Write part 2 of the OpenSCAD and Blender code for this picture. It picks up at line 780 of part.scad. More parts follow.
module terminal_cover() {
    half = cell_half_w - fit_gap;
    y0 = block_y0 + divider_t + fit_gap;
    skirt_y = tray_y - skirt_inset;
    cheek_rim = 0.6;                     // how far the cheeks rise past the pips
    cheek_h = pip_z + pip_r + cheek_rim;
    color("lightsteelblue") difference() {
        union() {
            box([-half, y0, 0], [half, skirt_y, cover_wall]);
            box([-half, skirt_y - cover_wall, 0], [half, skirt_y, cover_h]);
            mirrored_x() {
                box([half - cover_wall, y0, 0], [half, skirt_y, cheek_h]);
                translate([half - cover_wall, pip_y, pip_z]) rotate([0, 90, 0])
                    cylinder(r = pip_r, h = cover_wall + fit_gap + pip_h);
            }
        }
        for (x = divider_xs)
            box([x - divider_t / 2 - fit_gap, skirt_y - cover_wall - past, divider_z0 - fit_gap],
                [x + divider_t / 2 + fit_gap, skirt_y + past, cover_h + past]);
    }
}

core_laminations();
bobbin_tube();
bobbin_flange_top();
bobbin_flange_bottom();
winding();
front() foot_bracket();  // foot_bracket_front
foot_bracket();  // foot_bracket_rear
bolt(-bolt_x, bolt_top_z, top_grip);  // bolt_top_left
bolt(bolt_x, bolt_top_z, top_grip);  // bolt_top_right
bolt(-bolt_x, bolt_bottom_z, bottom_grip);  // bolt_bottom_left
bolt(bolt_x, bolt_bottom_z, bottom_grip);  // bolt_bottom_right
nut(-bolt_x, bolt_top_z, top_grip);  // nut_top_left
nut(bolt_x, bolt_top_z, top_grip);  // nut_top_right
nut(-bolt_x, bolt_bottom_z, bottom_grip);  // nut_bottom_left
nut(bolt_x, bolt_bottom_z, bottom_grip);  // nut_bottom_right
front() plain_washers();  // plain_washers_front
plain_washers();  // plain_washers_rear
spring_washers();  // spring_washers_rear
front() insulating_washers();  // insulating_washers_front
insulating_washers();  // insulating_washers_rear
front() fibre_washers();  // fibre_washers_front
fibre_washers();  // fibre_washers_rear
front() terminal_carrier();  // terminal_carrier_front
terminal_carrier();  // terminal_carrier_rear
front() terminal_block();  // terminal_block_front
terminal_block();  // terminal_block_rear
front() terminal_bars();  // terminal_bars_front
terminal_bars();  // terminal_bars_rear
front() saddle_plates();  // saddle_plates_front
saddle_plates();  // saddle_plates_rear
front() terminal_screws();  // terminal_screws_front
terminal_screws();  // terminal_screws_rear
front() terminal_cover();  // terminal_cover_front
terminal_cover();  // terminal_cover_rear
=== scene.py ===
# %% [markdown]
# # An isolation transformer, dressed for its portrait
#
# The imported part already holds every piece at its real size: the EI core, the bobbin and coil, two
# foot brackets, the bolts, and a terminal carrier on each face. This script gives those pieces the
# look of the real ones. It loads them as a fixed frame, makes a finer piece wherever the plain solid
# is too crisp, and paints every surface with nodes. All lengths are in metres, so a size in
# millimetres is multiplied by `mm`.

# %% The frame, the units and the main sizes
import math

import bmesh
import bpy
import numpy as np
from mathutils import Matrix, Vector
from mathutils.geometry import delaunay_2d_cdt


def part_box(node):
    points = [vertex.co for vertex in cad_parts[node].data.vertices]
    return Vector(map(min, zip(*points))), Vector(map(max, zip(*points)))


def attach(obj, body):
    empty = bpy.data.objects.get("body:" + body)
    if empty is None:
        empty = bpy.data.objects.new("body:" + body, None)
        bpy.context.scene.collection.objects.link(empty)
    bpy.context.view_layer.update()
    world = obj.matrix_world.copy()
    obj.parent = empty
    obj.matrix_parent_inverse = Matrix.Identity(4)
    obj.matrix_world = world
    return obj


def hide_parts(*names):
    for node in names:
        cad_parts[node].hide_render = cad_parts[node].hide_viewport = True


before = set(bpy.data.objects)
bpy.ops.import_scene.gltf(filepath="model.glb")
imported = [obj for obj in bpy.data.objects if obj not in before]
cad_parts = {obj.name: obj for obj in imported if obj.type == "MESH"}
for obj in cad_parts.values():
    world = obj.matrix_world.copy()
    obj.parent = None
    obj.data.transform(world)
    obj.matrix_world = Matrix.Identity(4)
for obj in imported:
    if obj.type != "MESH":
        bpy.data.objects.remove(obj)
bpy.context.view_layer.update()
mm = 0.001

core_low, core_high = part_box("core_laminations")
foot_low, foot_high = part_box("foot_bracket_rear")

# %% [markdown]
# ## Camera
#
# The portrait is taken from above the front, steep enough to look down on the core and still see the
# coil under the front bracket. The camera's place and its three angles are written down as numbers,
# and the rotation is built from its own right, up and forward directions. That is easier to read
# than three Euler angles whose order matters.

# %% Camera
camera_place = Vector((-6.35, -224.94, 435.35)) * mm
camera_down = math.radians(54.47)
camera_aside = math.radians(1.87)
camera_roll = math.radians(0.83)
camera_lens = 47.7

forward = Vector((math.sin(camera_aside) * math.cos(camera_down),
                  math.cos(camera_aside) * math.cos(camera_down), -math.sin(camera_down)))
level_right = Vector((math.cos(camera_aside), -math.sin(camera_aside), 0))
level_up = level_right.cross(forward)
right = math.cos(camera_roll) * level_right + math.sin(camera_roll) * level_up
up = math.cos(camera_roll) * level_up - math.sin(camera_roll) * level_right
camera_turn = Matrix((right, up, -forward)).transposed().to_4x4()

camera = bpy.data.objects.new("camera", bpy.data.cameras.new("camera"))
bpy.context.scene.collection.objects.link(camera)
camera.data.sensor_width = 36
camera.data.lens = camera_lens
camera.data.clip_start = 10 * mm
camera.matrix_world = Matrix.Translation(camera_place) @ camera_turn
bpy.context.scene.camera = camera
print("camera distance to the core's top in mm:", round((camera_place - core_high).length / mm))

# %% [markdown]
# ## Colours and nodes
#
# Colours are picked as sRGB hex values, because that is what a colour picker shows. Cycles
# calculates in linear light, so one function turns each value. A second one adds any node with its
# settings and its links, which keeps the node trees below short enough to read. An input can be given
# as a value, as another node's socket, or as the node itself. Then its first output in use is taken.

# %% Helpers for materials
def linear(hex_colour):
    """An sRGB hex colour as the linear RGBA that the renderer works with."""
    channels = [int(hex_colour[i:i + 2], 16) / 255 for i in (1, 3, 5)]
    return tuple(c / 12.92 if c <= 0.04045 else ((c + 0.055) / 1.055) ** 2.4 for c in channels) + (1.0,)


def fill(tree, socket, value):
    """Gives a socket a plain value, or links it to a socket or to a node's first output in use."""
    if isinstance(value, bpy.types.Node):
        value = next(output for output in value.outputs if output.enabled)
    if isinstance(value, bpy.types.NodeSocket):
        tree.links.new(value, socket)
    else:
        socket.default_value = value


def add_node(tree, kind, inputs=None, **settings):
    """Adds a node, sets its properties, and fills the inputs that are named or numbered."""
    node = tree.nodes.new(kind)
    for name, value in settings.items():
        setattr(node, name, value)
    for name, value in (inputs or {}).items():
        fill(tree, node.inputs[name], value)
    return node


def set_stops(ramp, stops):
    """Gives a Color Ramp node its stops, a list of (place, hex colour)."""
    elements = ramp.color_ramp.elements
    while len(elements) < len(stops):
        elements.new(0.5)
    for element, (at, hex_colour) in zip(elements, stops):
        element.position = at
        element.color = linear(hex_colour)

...

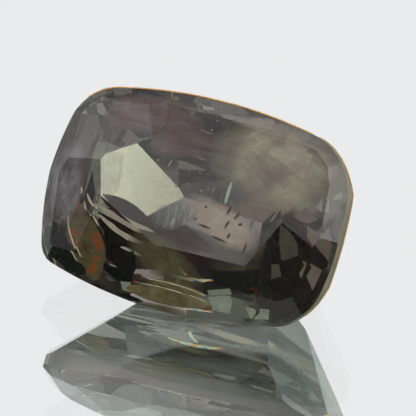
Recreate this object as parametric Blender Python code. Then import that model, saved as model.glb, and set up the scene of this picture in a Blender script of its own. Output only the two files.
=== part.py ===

> [The request]: Copy every line of the entries above in which "empty" occurs.

> [Exercise result]:
    empty = bpy.data.objects.get("body:" + body)
    if empty is None:
        empty = bpy.data.objects.new("body:" + body, None)
        bpy.context.scene.collection.objects.link(empty)
    obj.parent = empty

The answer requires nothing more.